峠に至るまではほぼスギ植林で面白くはありませんが、僕はここでキュウシュウオオクボや
クロキモン、ちょっと変わった九州型タテスジゴマフ等を採っているので少し雑多な材を集めてみます。
これはミズキ大木から枯れ落ちた小枝。樹皮下の食痕はクロキモンあたりでしょう。
九州在住なら丸一日このヘンで遊んでも面白いのですが、採集日は今日しかないので先を急ぎます。
峠を過ぎると高標高のマイポイントまで1時間半ほどです。
僕が東京の会社を辞めてUターンした10年前頃まではこうした林の中でミナミツヤハダクワガタの
幼虫が多数入った赤腐れ材がなんとか見つかりましたが、今はまず見つかりません。
ピッケル片手に林床を徘徊してみましたが、案の定ツノクロツヤムシしか出ないので1時間程で終了。
そう言えばツノクロツヤムシも以前ほどは居なくなったような・・・
ヒメコブスジツノゴミダマの幼虫が入っていると思しき硬質キノコ(成虫の脱出口あり)。

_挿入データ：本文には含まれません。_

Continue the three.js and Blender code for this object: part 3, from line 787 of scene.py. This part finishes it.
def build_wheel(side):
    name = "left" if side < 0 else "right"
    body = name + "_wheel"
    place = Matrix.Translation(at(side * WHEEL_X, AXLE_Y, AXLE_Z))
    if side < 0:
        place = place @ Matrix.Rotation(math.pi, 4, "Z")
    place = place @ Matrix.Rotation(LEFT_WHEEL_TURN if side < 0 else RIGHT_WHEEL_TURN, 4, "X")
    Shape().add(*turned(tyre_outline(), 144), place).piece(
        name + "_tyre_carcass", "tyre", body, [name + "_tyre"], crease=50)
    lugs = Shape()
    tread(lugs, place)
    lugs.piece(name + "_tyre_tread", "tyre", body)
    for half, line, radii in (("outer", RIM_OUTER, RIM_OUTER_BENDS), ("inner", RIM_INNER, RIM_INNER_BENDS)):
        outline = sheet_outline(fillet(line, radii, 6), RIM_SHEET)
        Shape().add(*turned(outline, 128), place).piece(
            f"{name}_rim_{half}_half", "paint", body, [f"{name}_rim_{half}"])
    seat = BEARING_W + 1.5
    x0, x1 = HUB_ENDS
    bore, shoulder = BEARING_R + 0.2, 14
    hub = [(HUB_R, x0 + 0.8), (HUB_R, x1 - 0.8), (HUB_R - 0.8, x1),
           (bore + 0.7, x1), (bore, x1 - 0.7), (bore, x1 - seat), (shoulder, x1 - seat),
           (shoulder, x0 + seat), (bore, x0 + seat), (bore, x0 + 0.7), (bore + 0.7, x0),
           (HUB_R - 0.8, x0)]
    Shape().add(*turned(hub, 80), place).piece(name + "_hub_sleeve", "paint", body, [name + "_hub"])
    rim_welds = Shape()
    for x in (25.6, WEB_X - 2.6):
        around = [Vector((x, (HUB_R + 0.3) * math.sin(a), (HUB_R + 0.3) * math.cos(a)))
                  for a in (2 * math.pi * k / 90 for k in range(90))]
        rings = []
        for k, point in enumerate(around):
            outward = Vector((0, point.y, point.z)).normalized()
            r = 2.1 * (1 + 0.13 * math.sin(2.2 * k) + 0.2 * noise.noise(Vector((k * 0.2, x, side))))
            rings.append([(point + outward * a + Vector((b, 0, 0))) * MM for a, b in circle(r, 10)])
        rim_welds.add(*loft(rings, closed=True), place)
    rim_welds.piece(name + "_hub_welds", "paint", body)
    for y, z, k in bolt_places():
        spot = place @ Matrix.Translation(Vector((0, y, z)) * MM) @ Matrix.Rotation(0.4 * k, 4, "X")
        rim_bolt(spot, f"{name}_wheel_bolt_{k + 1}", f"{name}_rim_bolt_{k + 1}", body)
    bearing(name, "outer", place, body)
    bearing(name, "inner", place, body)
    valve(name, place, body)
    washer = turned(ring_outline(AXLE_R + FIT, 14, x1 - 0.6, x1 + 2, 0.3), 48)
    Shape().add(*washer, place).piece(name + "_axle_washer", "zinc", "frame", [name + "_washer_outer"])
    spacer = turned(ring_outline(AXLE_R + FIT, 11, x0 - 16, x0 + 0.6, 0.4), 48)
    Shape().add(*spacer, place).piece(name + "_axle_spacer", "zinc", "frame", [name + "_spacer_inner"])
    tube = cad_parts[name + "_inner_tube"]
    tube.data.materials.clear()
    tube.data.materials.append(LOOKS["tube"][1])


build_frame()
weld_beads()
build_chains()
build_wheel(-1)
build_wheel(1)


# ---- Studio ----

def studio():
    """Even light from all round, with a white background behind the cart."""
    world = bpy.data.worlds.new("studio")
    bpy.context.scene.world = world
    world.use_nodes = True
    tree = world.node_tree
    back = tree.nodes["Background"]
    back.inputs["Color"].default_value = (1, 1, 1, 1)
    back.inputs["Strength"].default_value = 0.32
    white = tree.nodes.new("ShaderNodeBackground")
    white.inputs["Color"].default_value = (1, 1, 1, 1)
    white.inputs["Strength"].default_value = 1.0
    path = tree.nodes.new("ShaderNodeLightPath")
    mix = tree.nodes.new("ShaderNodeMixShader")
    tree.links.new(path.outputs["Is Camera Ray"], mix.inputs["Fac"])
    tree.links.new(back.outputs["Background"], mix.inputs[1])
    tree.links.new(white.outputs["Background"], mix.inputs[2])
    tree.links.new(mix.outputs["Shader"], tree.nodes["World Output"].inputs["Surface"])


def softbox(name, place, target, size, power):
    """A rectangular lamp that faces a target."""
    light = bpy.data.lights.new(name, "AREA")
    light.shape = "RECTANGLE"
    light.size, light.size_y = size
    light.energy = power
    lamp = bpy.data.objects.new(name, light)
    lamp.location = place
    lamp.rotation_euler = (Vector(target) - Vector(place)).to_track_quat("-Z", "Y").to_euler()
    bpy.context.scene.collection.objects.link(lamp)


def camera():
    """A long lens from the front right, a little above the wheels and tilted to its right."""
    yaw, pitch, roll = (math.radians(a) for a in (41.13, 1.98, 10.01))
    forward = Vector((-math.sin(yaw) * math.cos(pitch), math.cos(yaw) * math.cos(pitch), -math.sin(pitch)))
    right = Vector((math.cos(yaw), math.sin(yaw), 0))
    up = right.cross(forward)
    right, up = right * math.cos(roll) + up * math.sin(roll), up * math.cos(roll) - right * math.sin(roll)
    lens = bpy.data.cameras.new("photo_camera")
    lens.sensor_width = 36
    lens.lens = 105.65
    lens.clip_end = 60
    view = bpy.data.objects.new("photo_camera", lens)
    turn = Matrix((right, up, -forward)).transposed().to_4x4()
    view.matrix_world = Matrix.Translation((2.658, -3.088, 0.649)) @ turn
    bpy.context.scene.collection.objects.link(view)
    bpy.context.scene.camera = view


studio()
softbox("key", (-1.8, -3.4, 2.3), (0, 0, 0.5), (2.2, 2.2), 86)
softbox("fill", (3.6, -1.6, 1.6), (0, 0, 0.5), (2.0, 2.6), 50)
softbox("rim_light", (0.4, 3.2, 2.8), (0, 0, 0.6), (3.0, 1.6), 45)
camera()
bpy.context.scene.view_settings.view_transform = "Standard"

九州・四国の地域限定種のためか人気が高く、何時の間にかマイコレも含め在庫がスッカラカン。
たくさん出るといいな(出ないかも)。
そうこうしている間に陽は傾き林内もちょっと暗くなってきたため、急いで今日最大の目標である
タンナサワフタギの材を探しにかかります。
此処でこの木の枯死部に入るカミキリは多い順にヘリウスハナ、次いでキュウシュウヘリグロホソハナ、
そして最も少ないのがキュウシュウトガリバホソコバネとなります。ネキ狂いの僕は当然トガリバの、
その中でも大きい幼虫を探すわけです。
林内を歩くとタンナサワフタギ自体は結構見つかりますが、健全な立ち木が殆どで枯れたものは
なかなか見つかりません。それに枯れていても細枝が殆どで、太い木が一本丸々枯れているケースは
まず無いといった状況(汗)。
こんな細い材にトガリバはまず入りませんが、ハナカミキリの食痕が多かったので一応キープ。

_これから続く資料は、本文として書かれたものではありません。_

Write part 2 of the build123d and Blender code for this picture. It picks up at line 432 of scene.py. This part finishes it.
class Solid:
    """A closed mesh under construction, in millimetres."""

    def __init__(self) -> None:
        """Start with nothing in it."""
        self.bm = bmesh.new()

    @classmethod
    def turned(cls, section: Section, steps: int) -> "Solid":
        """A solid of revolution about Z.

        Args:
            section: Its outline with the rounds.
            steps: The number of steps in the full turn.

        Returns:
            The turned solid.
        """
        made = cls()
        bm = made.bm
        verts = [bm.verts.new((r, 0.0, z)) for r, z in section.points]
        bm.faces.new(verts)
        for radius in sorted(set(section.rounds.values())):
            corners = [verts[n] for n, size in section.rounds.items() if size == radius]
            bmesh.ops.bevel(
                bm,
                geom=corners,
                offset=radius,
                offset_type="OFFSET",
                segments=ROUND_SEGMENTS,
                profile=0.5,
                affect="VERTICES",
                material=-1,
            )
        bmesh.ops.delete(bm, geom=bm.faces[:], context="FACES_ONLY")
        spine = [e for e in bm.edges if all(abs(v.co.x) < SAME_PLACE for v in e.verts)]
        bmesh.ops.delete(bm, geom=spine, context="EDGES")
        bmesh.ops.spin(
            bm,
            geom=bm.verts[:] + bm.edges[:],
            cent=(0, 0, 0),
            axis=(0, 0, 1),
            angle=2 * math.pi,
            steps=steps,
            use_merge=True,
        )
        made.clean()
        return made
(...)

殆どはヘリウスハナですが、ヘリグロホソハナも少しは羽脱してくれるでしょう。
出て来たヘリウスハナ(奥)とヘリグロホソハナと思われる蛹。いずれも♀。
関東の箱根や伊豆等の3種ともホイホイ採れるような多産地とは異なり、九州なんぞでは相当
歩き回って当てないと食痕が多く走る良い枯れ木・枯れ枝は見つからないのです。更に大型個体を
探し当てるのは至難の業ということになります。
最普通のヘリウスハナにせよ、九州山地産は関東等の多産地とは評価の上で雲泥の差があると言える
わけです。採集者の数(つまり世への供給量と同義)も決定的に違うしね。
とか考えているうちに。
「当たった・・・」
でけええ!
枯れ木の根元から出て来た巨大なキュウシュウトガリバホソコバネの幼虫です。
間違いなく相当デカイ♀になる奴です^^
腰の痛みをいとわず斜面を探し回った甲斐があったというものです。
トガリバホソコバネの大きい幼虫は木の根元にしかいないので腰を屈めてノコギリを引くのはジゴク
でしたが報われた思いです^^
材を切断する際に1匹昇天させちゃったので、大型の成虫が羽脱するにしても食入口の数から勘案して
せいぜい1~2頭かな(当然マイコレ^^)。数は九州に戻った際にゆっくり揃えれば良いでしょう。
取り出した幼虫は例によって菌糸カップに放り込んでみましょうか。さてはて、どうなるか。
こんな感じで1日のみの久し振りの九州山地での初冬採集を終えました。
ここも九州とは言え厳冬期は積雪で来れない場所なのでタイミング良く来訪出来てラッキーでした。